What did they tell you when you called and described your experience level?


----------



## WasatchMan (Aug 30, 2011)

You say a couple days with powder - but how deep was it? 

What kind of set-up do you have? 

I believe the cat operation wouldn't take you out in dangerous conditions but you never know at Alyeska...they have been really slacking lately.


----------



## bordsmnj (Jan 18, 2013)

:bowdown: awesome pics:thumbsup:


----------



## davidj (May 30, 2011)

Snowolf said:


> Thanks bro! I cant say enough good things about Alaska! *The state is the most magnificent place on the freaking planet*.


QFT. Thanks also for elaborating that CPG is not just for the advanced or expert.


----------



## bordsmnj (Jan 18, 2013)

Snowolf said:


> Thanks bro! I cant say enough good things about Alaska! The state is the most magnificent place on the freaking planet. If you snowboard, you owe it to yourself to go up there at least once in your lifetime and ride at Alyeska and take a day with CPG which operates right out of the Princess Hotel at the base:


bucket list:
alaska
lake louise
stevens pass
christmas island surf(500 mi. due south of hawaii)
632 cu in. big block chevy
etc etc
etc...


----------



## 808638 (Jan 14, 2013)

Thanks snowolf for sharing your experience and the awesome pictures.http://www.snowboardingforum.com/images/smilies/bowdown.gif Feel a lot more comfortable now bringing my son. Alaska looks awesome, can't wait.

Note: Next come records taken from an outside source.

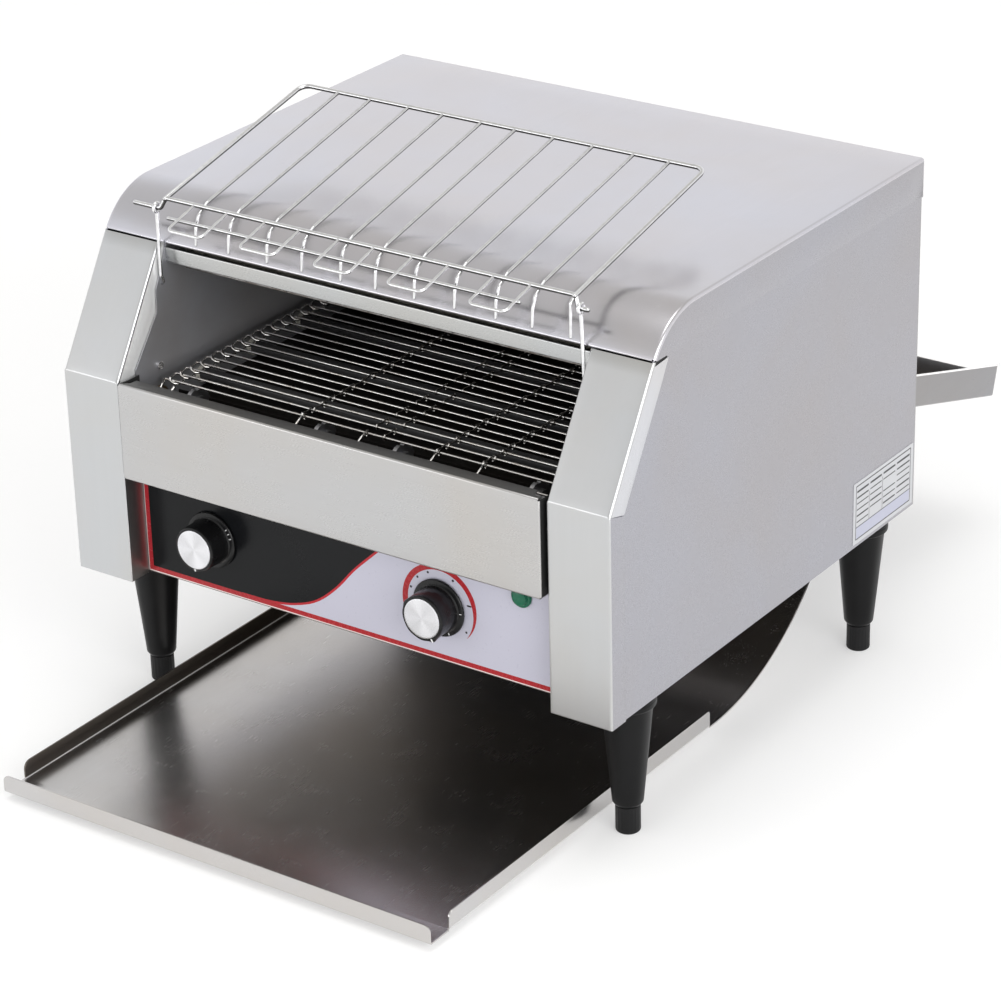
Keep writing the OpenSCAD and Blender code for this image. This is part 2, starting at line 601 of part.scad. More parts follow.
// ---------- rack ----------
module rack_link() {
    r = 1.4;
    x = 181;
    // eye round the rack's stub
    difference() {
        xcyl(x - r, x + r, 4.7, pivot_y, pivot_z);
        xcyl(x - 3, x + 3, 1.78, pivot_y, pivot_z);
    }
    wire([x, pivot_y - 0.3, pivot_z - 3.2], [x, 51.55, 221.5], r);
    wire([x, 51.55, 222.7], [x, hook_y, hook_z], r);
    // hook through the cavity wall
    xcyl(x - 1.2, x + 8, 1.5, hook_y, hook_z);
}
module rack_link_right() { color([0.9, 0.9, 0.9]) place() rack_link(); }
module rack_link_left() { color([0.9, 0.9, 0.9]) place() mirror([1, 0, 0]) rack_link(); }
wire_x = [-140.7, -111.4, -77.4, -47, -13.5, 16, 48.6, 81.8, 115.4, 144.7];
module wire_rack() {
    c = 8;
    color([0.9, 0.9, 0.9]) place() {
        translate([0, bar_y, bar_z]) rotate([rack_tilt, 0, 0]) {
            both() {
                wire([rack_half, -2, 0], [rack_half, rack_len - c, 0], 1.7);
                translate([rack_half - c, rack_len - c, 0]) rotate_extrude(angle = 90) translate([c, 0]) circle(r = 1.7, $fn = 32);
            }
            xcyl(-rack_half + c, rack_half - c, 1.7, rack_len, 0);
            for (x = wire_x) wire([x, 0, 0], [x, rack_len, 0], 1.2);
        }
        // crossbar, its ends bent down to the pivot stubs
        xcyl(-174, 174, 1.7, bar_y, bar_z);
        both() wire([173.4, bar_y, bar_z + 0.8], [176.6, pivot_y, pivot_z - 0.9], 1.7);
        xcyl(-201, -175.6, 1.7, pivot_y, pivot_z);
        xcyl(175.6, 185, 1.7, pivot_y, pivot_z);
        // wire ends in front of the crossbar
        for (x = wire_x) {
            wire([x, bar_y, bar_z], [x, 46.6, 272.6], 1.2);
            wire([x, 46.7, 273.4], [x, 44.9, 256.5], 1.2);
        }
        wire([rack_half - 1, bar_y, bar_z], [rack_half - 1, 49.3, 278.4], 1.2);
        wire([rack_half - 1, 49.4, 279.2], [rack_half - 1, 48.7, 254.3], 1.2);
        // loops round every second wire
        for (i = [0:2:8]) {
            a = wire_x[i] - 6.6;
            b = wire_x[i] + 23.2;
            for (x = [a, b]) wire([x, bar_y, bar_z], [x, 22.9, 274], 1.2);
            xcyl(a - 1, b + 1, 1.2, 22.5, 273.8);
        }
        xcyl(-157, 141, 1.4, 36, 276.6);
    }
}

// ---------- rear chute ----------
module rear_chute() {
    w = chute_half;
    t = 1.2;
    color([0.68, 0.68, 0.69]) place() translate([0, chute_y, chute_z]) rotate([-chute_slope, 0, 0]) {
        box([-w + 6, -64, 0], [w - 6, 3.2, t]);
        // the floor steps down outside the slot
        box([-w + 6, 2, -1.8], [w - 6, 3.2, t]);
        box([-w, 2, -1.8], [w, 225.8, t - 1.8]);
        both() box([w - t, 2, -1.8], [w, 225.8, 24.2]);
        // end wall, lower than the side walls
        box([-w, 224.6, -1.8], [w, 225.8, 16.6]);
        // hems along the top edges
        both() box([w - 2.4, 2, 22.4], [w, 233.04, 24.2]);
    }
    // hooks over the lower edge of the discharge slot
    color([0.68, 0.68, 0.69]) place() both() {
        box([150, body_d - 5.6, 55], [170, body_d - 4.4, 65.9]);
        box([150, body_d - 2, 45], [170, body_d - 0.8, 64.8]);
    }
}

side_panel_left();
side_panel_right();
column_cover_left();
column_cover_right();
hood();
front_plate();
control_panel();
panel_overlay();
header_panel();
rear_panel();
bottom_plate();
cavity_wall_left();
cavity_wall_right();
wall_screws();
insulation_board();
upper_reflector();
lower_reflector();
upper_elements();
lower_elements();
element_holders();
element_guard();
crumb_deck();
return_ramp();
conveyor_belt();
idler_shaft();
drive_shaft();
shaft_bushes();
drive_sprocket();
motor_sprocket();
drive_chain();
gear_motor();
motor_bracket();
fan_frame();
fan_rotor();
mode_knob();
mode_spindle();
mode_switch();
speed_knob();
speed_spindle();
speed_control();
indicator_lens();
indicator_body();
terminal_block();
cable_gland();
rating_plate();
leg_front_left();
leg_front_right();
leg_rear_left();
leg_rear_right();
foot_front_left();
foot_front_right();
foot_rear_left();
foot_rear_right();
leg_studs();
toast_tray();
wire_rack();
rack_link_left();
rack_link_right();
rear_chute();
tray_bumpers();
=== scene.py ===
import json
import math

import bmesh
import bpy
from mathutils import Matrix, Vector


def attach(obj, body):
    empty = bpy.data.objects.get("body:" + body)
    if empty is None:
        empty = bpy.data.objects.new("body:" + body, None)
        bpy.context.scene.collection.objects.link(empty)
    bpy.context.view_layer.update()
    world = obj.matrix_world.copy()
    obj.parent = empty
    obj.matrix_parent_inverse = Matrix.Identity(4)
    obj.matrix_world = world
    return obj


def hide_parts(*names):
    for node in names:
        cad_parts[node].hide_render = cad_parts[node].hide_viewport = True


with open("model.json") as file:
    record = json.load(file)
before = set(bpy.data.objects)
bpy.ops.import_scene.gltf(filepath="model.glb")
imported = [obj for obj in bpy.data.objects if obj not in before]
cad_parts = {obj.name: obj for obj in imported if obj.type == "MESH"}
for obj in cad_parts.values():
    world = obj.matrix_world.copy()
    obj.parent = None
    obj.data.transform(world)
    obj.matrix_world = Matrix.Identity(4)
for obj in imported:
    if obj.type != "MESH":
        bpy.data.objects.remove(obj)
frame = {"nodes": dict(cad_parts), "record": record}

scene = bpy.context.scene
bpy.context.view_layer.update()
NODES = frame["nodes"]
MID = 249.03253112671996


def P(x, y, z):
    """Design millimetres to the row frame in metres."""
    return Vector((x / 1000.0, (y - MID) / 1000.0, (z + 110.5) / 1000.0))


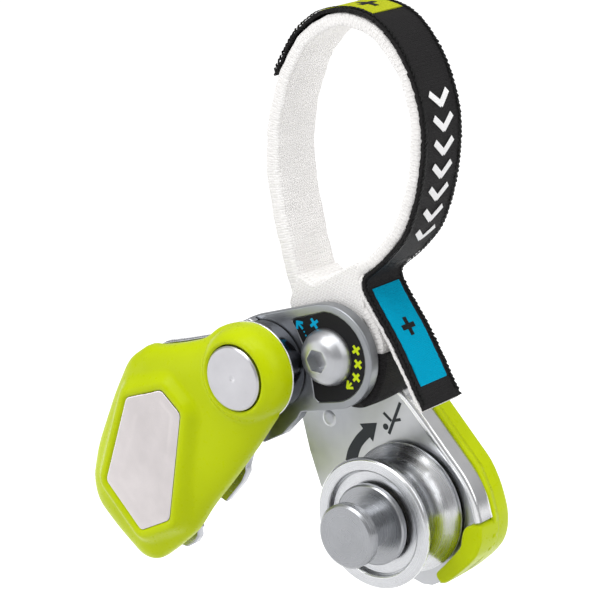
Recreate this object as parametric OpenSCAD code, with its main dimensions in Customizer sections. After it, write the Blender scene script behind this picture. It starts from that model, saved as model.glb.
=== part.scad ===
// Rope descender with a sewn hanging sling, open: the front cheek is swung away from the rope sheave.
// Lengths are in millimetres. X is to the right, Y is from the front (button) side to the back, Z is up.
// The origin of the finished part is the inside top of the sling eye, halfway across the webbing.

/* [Sheave and stud] */
// Outer radius of the rope sheave
sheave_r = 16; // [12:0.5:22]
// Half of the sheave's width
sheave_half = 7.4; // [5:0.1:10]
// Radius of the rope groove in section
groove_r = 13; // [8:0.5:14]
// Radius of the stud's neck, which the cheek slot closes on
neck_r = 5.35; // [4:0.05:7]
// Radius of the stud's mushroom head
head_r = 7.8; // [6:0.1:10]
// Radius of the fixed hub in front of the sheave
hub_r = 9.9; // [8:0.1:12]
// Radius of the stud's shaft inside the sheave
shaft_r = 6.5; // [4:0.1:8]

/* [Pivot and button] */
// X of the cheek pivot, from the sheave axis
pivot_x = -27; // [-35:0.5:-20]
// Z of the cheek pivot, from the sheave axis
pivot_z = 35.2; // [28:0.1:42]
// Outer radius of the hollow pivot axle
axle_r = 6; // [5:0.1:8]
// Bore radius of the hollow pivot axle
axle_bore_r = 3.1; // [2:0.05:4]
// Radius of the dark collar round the pivot
collar_r = 10.9; // [9:0.1:12]
// Radius of the round yellow boss round the button
boss_r = 11.8; // [11:0.1:14]
// Radius of the release button's disc
disc_r = 7.8; // [6:0.1:9]
// Radius of the release button's stem
stem_r = 3; // [2:0.05:3.5]
// How far the button travels when it is pressed
button_travel = 2; // [1:0.1:2.5]

/* [Bracket and bolt] */
// X of the hanger bolt, from the sheave axis
bolt_x = -9.6; // [-15:0.1:-5]
// Z of the hanger bolt, from the sheave axis
bolt_z = 40.6; // [35:0.1:45]
// Radius of the hanger bolt's head
bolt_head_r = 6.9; // [6:0.1:8]
// Radius of the hanger bolt's shank
bolt_r = 4; // [3:0.1:5]
// Outer radius of the sleeve that the sling runs on
sleeve_r = 7; // [6:0.1:8]
// Radius of the bracket round the bolt
bracket_r = 12.6; // [11:0.1:14]

/* [Depths] */
// Front face of the cheek cover
cover_front = -25.6; // [-28:0.1:-22]
// Rear edge of the cheek cover
cover_rear = -18; // [-20:0.1:-17]
// Front face of the steel cheek plate
cheek_front = -14.5; // [-16:0.1:-14]
// Rear face of the steel cheek plate
cheek_rear = -12.25; // [-13:0.05:-11]
// Front face of the hanger bracket
bracket_front = -12; // [-13:0.1:-10]
// Rear face of the hanger bracket's plate
bracket_rear = -9; // [-10:0.1:-8]
// Front face of the base plate
base_front = 8.2; // [7.5:0.1:9]
// Rear face of the base plate
base_rear = 10.6; // [10:0.1:12]
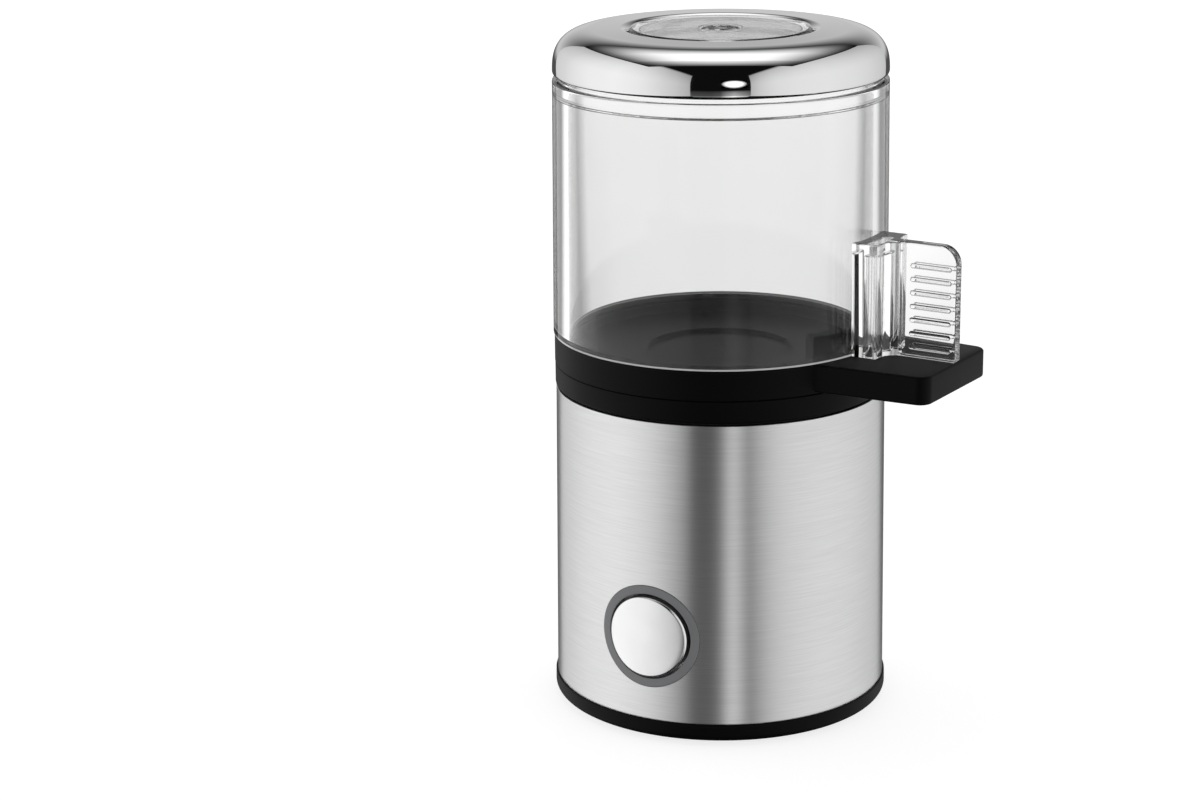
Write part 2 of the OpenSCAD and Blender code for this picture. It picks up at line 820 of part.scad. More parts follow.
module bright_ring() {
    outer = concat([[ring_skirt_r - 0.85, ring_z]],
        arc([ring_skirt_r - 0.8, ring_z + 0.8], 0.8, -60, -10, 5), shoulder(0));
    inner = shoulder(ring_wall);
    lip_c = [ring_open_r + ring_lip_r, ring_top_z - ring_lip_r];
    color("#d9dadb")
    rotate_extrude($fn = 180)
        polygon(concat(outer, arc(lip_c, ring_lip_r, 90, 180, 6),
            [[ring_open_r, ring_top_z - 3.2], [ring_open_r + ring_wall, ring_top_z - 3.2]],
            arc(lip_c, ring_lip_r - ring_wall, 180, 90, 3),
            [for (i = [len(inner) - 1 : -1 : 0]) inner[i]],
            [[ring_skirt_r - ring_wall, ring_z + 0.2]]));
}

base_pan();
feet();
base_screws();
steel_sleeve();
inner_housing();
heating_dish();
dish_seal();
dish_screws();
heater_element();
thermostat();
thermostat_bracket();
bracket_screws();
thermal_fuse();
fuse_clip();
heat_shield();
light_ring();
button_guide();
button_spring();
circuit_board();
board_screws();
tact_switch();
status_leds();
relay();
buzzer();
capacitors();
control_chip();
board_plugs();
terminal_block();
terminal_screws();
supply_wires();
heater_wires();
cord_gland();
cord_clamp();
clamp_screws();
button_cap();
switch_plunger();
carrier_ring();
hood_tube();
hood_cap();
bright_ring();
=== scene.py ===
import json
import math

import bmesh
import bpy
from mathutils import Matrix, Vector


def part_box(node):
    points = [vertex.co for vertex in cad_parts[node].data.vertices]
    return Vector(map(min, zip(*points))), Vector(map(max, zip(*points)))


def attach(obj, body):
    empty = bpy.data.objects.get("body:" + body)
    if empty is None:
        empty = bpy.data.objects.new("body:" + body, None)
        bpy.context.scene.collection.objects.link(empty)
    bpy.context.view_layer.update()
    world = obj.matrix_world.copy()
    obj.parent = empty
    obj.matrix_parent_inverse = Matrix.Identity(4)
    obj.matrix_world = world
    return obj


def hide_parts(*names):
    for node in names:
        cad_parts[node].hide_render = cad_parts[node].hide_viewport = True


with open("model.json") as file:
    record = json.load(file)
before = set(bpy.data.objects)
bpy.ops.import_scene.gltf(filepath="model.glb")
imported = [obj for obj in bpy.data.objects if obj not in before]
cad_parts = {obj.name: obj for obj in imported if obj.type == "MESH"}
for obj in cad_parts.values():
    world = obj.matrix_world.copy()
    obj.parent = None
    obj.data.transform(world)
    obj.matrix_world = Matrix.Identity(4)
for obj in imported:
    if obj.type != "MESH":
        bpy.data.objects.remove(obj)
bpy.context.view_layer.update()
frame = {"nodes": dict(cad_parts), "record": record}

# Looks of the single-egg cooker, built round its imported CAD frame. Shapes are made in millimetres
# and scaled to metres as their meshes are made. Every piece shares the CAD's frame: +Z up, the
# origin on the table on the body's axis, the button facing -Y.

# Meshes: a millimetre in metres, the angle in degrees that counts as an edge, the millimetres
# within which points of a CAD mesh are one, and the sides of round shapes
MM = 0.001
SHARP_ANGLE = 32
WELD_DISTANCE = 0.002
BODY_SEGMENTS = 288
CARRIER_SEGMENTS = 240
BUTTON_SEGMENTS = 160
GLAND_SEGMENTS = 96

# Shape details in millimetres that the CAD boxes don't give
SLEEVE_WALL = 0.6
SLEEVE_TAPER = 0.5
SLEEVE_EDGE = 0.12
BUTTON_HOLE_R = 10.35
GLAND_HOLE_R = 5.25
BUTTON_Z = 21.3
GRIP_TURN = -5.0

# Camera, in degrees and millimetres
CAMERA_AZIMUTH = 25.0
CAMERA_REACH = 540.4
CAMERA_HEIGHT = 213.1
CAMERA_PITCH = 15.783
CAMERA_YAW = -2.534
CAMERA_ROLL = -0.6216
CAMERA_LENS = 84.61
CAMERA_SENSOR = 36

# Studio: distances in metres and strengths against a white of 1. The floor glows by its near
# strength at the object and by its far one from 0.7 m on. To rays that don't come from the camera
# that is multiplied by its plain share, or by FLOOR_LEVELS behind the object.
STUDIO_SIDE = 1.2
STUDIO_TOP = 1.5
ROOM_GLOW = 0.006
FLOOR_HALF = 6.0
FLOOR_NEAR = 0.8
FLOOR_FAR = 0.88
FLOOR_PLAIN = 0.9
LIGHT_BOUNCES = 24

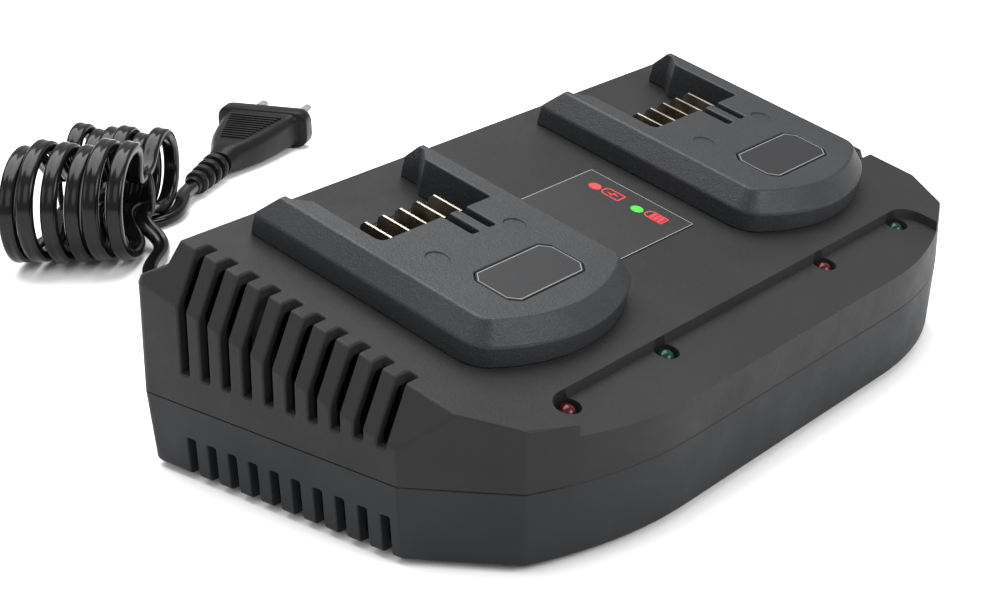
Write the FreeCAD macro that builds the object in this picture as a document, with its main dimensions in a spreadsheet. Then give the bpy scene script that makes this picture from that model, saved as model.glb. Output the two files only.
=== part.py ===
import FreeCAD, Part
import Sketcher
import math
import os
from types import SimpleNamespace

# Twin battery charger: a wedge-shaped housing with two battery docks, standing on four feet.
# Frame: +X to the right, +Y to the back, +Z up, origin on the surface below the housing's middle.

doc = FreeCAD.newDocument("TwinBatteryCharger")
sheet = doc.addObject("Spreadsheet::Sheet", "Dimensions")

# Driving dimensions in millimetres and degrees
DRIVING = {
    "length": 225.0,
    "depth": 122.0,
    "tilt": 13.7,
    "wall": 3.0,
    "seam_height": 20.7,
    "floor_height": 1.5,
    "floor_thickness": 2.6,
    "side_draft": 4.0,
    "roof_back_height": 60.9,
    "roof_back_inset": 10.2,
    "ridge_inset": 7.1,
    "shoulder_drop": 12.6,
    "ledge_height": 50.8,
    "ledge_inset": 8.6,
    "ledge_back_height": 54.8,
    "facet_side": 15.2,
    "facet_back": 37.2,
    "front_bow": 12.2,
    "front_flat": 97.0,
    "corner_radius": 3.5,
    "vent_count": 10,
    "vent_pitch": 7.05,
    "vent_width": 2.9,
    "vent_start": 15.4,
    "vent_bottom": 29.3,
    "vent_reach": 11.6,
    "foot_vent_top": 11.9,
    "shelf_drop": 2.7,
    "shelf_front_gap": 17.7,
    "shelf_half": 84.9,
    "shelf_corner": 6.5,
    "dock_spacing": 115.0,
    "dock_half": 31.0,
    "dock_height": 10.9,
    "dock_back": 7.0,
    "dock_side_end": 78.75,
    "dock_front_radius": 52.0,
    "dock_corner": 9.0,
    "dock_bevel_in": 4.2,
    "dock_bevel_down": 5.2,
    "notch_half": 20.9,
    "notch_end": 39.3,
    "notch_lead_half": 24.8,
    "notch_lead_end": 13.0,
    "dock_wall": 2.7,
    "guide_near": 3.1,
    "blade_count": 5,
    "blade_pitch": 6.4,
    "blade_thickness": 0.7,
    "guide_width": 2.9,
    "guide_end": 49.3,
    "badge_half": 14.8,
    "badge_start": 61.8,
    "badge_end": 76.3,
    "badge_cut": 2.6,
    "badge_depth": 0.8,
    "mark_offset": 14.9,
    "mark_position": 52.2,
    "mark_radius": 3.0,
    "pit_half": 19.6,
    "pit_start": 20.8,
    "pit_end": 50.0,
    "label_half": 17.9,
    "label_start": 33.6,
    "label_end": 68.7,
    "label_thickness": 0.3,
    "lamp_spacing": 39.9,
    "lamp_front_gap": 14.9,
    "lamp_radius": 2.5,
    "lamp_hole_radius": 3.3,
    "foot_radius": 6.0,
    "foot_height": 2.3,
    "foot_spacing_x": 160.0,
    "foot_spacing_y": 66.0,
    "cord_diameter": 4.4,
    "cord_exit_x": -52.0,
    "cord_exit_height": 13.0,
}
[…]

We've ridden at least 10+ day of 12"+ powder over the years and love it. I meant on my previous post we've ridden a couple of double black diamonds on powder days, mostly the chutes under chairs 5 and 1 at Mt Baker. I have an older burton Malolo, which seems to work well as long as I move my bindings back. Counting the days...


----------



## ARSENALFAN (Apr 16, 2012)

Hey Wolf. If I was to go to Aleyska for 4 days in late February, are you almost guaranteed powder? I know it's mother nature, but your input is appreciated.


----------



## oldmate (Oct 24, 2011)

I must do this...


----------